== TASK DESCRIPTION ==
Reproduce exactly the lines of the material beneath, from the line that contains "build_floor()" to the line that contains "obj.data.transform(world)", both included, and no other lines.

== DATASET SECTION ==
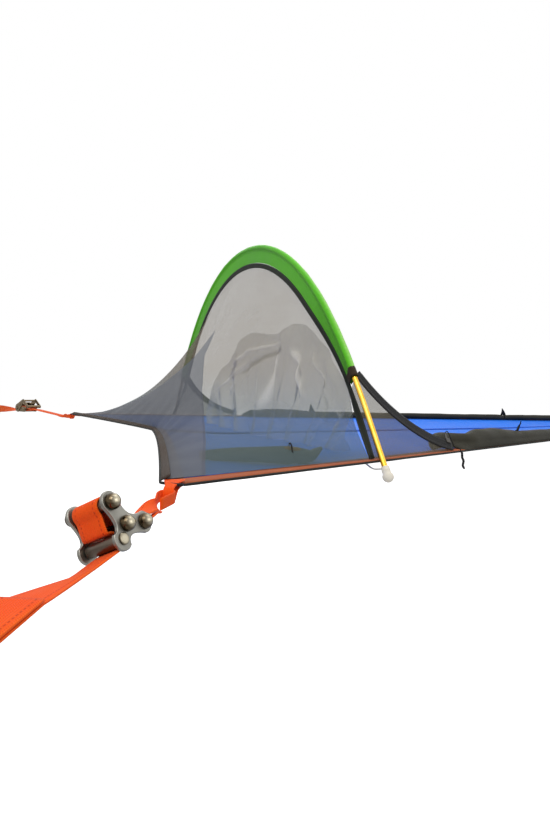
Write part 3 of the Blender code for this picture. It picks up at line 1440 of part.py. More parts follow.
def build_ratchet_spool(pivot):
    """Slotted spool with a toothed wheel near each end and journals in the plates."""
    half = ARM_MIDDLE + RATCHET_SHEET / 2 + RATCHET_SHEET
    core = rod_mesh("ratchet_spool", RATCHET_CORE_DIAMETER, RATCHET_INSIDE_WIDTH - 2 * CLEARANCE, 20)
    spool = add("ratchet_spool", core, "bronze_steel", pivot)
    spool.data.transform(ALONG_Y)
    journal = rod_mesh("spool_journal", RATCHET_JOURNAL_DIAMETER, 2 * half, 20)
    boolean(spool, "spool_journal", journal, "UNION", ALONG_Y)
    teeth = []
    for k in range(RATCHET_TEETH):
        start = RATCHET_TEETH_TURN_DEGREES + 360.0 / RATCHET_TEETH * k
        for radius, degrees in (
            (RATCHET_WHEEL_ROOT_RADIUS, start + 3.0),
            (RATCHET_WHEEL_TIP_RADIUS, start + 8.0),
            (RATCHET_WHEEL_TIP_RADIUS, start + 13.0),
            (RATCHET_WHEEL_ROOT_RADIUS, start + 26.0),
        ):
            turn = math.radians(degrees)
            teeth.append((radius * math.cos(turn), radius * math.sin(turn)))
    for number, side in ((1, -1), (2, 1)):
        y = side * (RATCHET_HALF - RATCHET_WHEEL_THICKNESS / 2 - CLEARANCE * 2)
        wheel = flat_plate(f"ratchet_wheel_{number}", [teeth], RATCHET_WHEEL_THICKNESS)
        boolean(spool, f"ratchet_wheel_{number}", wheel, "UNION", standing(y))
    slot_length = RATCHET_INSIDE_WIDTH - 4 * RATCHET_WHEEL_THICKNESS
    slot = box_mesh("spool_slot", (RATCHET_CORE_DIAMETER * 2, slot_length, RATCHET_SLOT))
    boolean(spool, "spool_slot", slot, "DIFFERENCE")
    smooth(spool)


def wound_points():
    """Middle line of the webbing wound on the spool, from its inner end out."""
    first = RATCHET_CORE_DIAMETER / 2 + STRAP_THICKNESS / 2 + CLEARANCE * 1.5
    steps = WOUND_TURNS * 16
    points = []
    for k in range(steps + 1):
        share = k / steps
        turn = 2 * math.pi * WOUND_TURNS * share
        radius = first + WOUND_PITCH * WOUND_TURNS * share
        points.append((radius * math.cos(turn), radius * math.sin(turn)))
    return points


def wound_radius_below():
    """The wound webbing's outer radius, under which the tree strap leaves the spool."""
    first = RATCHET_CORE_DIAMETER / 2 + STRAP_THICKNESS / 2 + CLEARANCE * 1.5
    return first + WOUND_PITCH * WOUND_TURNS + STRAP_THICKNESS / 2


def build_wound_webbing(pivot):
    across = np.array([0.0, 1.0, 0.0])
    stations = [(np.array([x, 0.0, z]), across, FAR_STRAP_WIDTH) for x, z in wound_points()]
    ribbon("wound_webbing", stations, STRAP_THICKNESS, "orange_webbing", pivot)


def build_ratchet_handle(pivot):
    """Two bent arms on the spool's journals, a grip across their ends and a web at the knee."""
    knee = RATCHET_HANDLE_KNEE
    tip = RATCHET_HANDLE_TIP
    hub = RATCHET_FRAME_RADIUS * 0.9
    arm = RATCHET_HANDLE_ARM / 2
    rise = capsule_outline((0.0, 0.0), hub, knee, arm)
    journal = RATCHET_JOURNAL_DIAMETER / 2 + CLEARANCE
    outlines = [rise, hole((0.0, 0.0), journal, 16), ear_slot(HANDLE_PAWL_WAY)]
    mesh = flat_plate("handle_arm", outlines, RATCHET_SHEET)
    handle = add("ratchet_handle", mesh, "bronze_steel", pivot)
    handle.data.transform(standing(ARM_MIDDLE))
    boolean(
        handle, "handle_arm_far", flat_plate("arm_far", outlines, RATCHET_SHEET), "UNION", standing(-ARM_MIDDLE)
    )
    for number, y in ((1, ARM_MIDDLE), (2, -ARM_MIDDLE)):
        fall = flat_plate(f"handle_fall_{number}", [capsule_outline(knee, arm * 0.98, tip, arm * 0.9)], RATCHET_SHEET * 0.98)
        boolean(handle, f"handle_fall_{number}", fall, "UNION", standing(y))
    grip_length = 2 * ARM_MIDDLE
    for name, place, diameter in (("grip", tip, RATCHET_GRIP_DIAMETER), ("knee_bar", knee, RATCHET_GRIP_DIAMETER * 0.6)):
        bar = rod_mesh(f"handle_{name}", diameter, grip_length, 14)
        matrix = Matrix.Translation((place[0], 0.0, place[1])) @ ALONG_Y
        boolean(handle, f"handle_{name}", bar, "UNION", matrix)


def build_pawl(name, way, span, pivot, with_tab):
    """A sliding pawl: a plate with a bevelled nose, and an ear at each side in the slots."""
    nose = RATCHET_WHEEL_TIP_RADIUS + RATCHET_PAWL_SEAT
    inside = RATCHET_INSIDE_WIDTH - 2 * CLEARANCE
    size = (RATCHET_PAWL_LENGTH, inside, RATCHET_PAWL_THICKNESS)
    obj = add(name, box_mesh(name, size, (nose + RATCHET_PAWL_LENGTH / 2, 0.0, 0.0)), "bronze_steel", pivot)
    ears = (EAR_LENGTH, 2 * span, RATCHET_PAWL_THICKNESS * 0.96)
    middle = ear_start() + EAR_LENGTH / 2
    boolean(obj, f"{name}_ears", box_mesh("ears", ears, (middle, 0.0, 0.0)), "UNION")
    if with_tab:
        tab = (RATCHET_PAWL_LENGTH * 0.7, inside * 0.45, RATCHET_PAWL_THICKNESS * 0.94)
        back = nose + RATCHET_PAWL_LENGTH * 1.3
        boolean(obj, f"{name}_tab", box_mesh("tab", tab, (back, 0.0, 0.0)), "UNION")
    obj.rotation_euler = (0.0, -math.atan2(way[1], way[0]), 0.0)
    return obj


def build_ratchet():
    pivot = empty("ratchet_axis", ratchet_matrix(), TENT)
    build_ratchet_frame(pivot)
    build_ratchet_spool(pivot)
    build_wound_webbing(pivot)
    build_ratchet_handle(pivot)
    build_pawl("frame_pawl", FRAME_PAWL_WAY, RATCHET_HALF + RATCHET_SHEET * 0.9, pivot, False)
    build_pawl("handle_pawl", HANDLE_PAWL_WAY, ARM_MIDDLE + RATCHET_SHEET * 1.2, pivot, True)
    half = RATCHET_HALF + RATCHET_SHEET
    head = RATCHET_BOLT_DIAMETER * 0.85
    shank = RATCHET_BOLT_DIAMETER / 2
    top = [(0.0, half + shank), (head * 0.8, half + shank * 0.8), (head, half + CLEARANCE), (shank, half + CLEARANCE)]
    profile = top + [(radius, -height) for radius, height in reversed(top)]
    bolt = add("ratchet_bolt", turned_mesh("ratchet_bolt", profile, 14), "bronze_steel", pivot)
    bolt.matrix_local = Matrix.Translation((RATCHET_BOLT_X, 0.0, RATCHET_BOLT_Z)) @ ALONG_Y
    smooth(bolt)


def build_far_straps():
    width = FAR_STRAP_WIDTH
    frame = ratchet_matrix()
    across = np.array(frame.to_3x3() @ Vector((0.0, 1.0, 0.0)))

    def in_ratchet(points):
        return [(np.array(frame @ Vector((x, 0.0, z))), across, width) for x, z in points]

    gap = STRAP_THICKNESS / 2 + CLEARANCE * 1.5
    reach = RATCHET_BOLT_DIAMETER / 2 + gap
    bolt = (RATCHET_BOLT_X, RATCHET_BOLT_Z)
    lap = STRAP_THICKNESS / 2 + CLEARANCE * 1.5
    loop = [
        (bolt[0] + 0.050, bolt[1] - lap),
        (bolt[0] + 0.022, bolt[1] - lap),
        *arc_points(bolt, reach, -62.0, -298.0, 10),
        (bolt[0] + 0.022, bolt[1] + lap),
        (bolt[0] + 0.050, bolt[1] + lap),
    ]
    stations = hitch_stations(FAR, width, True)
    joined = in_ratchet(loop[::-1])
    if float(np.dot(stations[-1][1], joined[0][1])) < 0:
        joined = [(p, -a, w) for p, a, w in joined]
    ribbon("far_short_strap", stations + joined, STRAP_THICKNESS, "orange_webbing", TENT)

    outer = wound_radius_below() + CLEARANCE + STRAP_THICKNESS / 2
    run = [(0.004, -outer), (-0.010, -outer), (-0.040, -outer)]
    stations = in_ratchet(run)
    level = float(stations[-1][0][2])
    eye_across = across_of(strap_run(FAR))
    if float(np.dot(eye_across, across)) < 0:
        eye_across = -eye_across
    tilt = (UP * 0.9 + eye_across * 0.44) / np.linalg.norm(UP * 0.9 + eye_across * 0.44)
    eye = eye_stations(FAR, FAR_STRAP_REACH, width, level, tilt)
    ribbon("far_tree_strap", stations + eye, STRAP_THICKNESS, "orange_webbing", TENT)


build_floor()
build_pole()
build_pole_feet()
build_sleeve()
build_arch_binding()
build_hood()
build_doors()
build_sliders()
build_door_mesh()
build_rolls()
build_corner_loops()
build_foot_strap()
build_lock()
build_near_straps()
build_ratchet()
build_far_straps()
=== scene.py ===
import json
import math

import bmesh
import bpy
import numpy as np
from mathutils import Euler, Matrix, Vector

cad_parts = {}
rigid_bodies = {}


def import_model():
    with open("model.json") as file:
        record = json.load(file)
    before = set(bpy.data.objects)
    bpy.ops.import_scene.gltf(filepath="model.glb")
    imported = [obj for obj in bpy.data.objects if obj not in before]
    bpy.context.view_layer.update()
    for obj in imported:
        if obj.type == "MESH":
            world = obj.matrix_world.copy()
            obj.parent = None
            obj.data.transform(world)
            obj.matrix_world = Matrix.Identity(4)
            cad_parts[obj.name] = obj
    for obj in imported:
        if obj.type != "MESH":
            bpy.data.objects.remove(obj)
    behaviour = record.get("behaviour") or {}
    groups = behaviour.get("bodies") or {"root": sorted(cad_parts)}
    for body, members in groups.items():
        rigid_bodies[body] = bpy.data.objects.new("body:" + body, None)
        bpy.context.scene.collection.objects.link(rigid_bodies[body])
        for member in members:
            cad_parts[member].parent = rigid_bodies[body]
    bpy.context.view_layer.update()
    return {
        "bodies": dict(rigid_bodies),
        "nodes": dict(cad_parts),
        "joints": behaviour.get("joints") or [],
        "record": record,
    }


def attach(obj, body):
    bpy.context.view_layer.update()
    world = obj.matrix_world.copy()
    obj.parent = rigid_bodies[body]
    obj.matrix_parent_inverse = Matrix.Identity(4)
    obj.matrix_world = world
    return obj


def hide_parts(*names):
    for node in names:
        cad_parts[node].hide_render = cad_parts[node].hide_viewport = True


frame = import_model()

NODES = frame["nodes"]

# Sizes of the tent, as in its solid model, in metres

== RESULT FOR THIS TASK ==
build_floor()
build_pole()
build_pole_feet()
build_sleeve()
build_arch_binding()
build_hood()
build_doors()
build_sliders()
build_door_mesh()
build_rolls()
build_corner_loops()
build_foot_strap()
build_lock()
build_near_straps()
build_ratchet()
build_far_straps()
=== scene.py ===
import json
import math

import bmesh
import bpy
import numpy as np
from mathutils import Euler, Matrix, Vector

cad_parts = {}
rigid_bodies = {}


def import_model():
    with open("model.json") as file:
        record = json.load(file)
    before = set(bpy.data.objects)
    bpy.ops.import_scene.gltf(filepath="model.glb")
    imported = [obj for obj in bpy.data.objects if obj not in before]
    bpy.context.view_layer.update()
    for obj in imported:
        if obj.type == "MESH":
            world = obj.matrix_world.copy()
            obj.parent = None
            obj.data.transform(world)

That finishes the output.